(What this task involves) Only the number is wanted: how many lines in the data contain "names"?
————
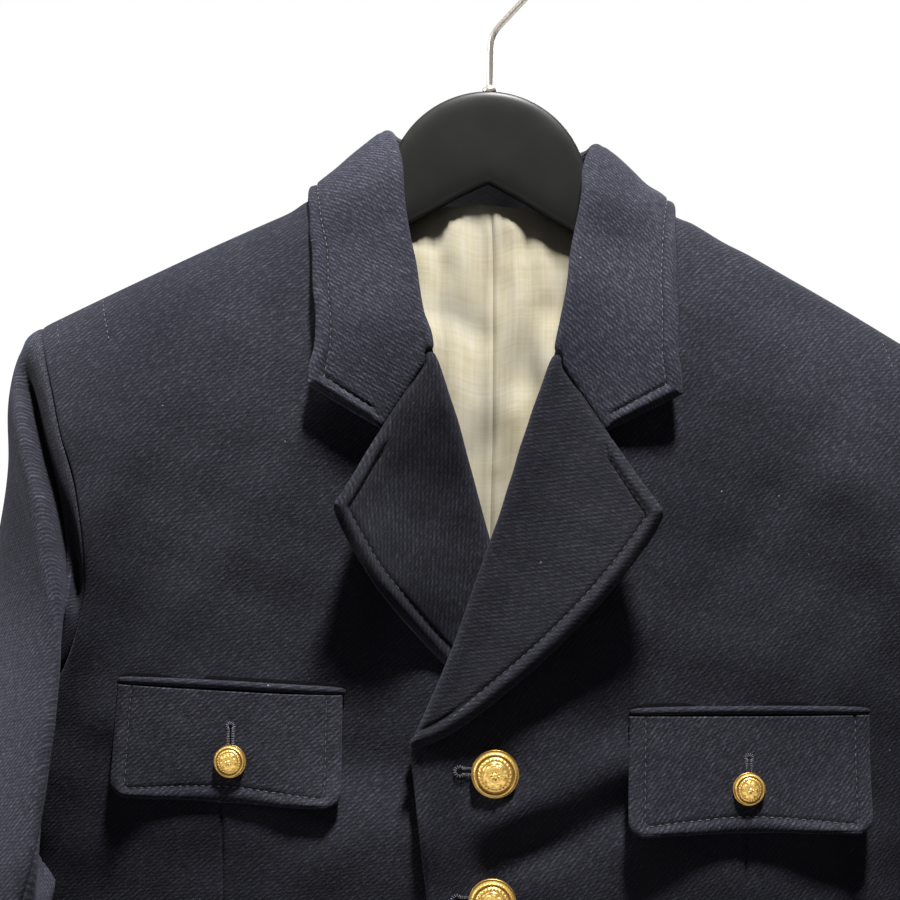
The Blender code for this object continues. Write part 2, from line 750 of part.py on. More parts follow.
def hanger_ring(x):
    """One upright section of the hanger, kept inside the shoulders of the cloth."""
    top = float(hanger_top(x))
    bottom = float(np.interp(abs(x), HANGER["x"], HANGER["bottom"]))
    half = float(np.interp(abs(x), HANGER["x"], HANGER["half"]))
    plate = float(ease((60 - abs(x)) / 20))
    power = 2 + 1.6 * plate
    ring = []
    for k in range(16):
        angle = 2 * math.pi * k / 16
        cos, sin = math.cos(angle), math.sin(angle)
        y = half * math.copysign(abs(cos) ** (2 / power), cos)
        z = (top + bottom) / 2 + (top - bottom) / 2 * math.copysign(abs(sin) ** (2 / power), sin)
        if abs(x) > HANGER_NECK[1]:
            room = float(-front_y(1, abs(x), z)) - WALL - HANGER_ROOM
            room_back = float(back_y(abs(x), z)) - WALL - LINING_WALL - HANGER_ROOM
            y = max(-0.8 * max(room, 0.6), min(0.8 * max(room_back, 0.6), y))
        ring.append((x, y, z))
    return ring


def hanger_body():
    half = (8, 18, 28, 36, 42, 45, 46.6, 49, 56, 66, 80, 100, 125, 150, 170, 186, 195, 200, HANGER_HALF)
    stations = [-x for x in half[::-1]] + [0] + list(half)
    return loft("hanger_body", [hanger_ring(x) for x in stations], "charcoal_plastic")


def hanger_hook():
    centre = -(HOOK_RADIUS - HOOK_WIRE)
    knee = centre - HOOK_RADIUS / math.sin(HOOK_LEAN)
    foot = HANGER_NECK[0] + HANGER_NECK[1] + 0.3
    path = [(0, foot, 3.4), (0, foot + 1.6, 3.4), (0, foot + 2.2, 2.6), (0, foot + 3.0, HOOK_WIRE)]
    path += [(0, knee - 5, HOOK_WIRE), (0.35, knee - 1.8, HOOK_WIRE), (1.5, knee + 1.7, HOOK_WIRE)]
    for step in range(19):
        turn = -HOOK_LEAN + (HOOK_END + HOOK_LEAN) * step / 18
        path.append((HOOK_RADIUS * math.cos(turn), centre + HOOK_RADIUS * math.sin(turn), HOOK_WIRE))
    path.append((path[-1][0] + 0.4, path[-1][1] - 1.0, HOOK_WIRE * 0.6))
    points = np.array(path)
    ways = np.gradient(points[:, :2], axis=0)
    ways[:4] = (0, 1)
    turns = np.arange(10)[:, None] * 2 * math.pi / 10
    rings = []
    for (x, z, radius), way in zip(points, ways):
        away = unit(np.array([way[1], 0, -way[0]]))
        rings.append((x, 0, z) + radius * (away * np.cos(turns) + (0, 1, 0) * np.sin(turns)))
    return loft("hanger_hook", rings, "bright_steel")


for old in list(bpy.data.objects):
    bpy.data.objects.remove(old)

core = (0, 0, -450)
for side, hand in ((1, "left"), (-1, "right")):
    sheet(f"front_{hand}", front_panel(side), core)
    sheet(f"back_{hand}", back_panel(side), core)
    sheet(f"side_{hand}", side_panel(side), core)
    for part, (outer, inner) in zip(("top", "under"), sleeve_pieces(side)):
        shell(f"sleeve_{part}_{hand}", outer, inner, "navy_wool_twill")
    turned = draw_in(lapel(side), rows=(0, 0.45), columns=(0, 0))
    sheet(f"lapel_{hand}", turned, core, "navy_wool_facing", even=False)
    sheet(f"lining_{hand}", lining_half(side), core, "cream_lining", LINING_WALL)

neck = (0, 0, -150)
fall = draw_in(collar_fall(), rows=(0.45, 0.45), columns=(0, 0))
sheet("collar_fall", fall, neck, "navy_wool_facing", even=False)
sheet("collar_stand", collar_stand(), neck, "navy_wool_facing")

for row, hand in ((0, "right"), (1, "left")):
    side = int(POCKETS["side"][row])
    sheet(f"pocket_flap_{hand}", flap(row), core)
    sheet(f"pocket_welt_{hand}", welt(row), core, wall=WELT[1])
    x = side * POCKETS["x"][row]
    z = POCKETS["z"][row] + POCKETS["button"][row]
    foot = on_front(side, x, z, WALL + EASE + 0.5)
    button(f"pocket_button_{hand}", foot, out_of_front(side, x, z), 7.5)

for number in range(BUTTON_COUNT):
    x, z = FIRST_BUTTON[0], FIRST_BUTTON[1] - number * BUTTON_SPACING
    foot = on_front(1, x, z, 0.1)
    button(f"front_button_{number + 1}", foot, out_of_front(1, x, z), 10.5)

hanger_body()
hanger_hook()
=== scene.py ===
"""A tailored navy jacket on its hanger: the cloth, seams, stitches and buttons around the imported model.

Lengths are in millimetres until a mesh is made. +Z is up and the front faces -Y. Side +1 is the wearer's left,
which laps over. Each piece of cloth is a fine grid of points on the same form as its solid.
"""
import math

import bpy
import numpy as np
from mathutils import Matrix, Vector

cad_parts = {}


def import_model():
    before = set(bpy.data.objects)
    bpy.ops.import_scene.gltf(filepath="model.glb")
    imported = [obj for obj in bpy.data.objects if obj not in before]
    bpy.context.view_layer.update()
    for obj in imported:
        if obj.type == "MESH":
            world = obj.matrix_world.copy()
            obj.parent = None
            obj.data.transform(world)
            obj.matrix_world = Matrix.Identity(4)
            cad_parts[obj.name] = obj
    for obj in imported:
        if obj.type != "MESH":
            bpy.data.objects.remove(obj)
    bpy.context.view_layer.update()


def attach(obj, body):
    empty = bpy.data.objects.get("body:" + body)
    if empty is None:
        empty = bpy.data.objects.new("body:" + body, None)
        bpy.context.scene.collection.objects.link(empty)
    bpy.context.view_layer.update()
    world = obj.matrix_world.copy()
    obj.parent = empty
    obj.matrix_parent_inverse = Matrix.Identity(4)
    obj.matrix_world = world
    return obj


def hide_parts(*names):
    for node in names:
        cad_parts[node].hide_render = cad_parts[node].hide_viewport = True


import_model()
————
(Response to the exercise) 2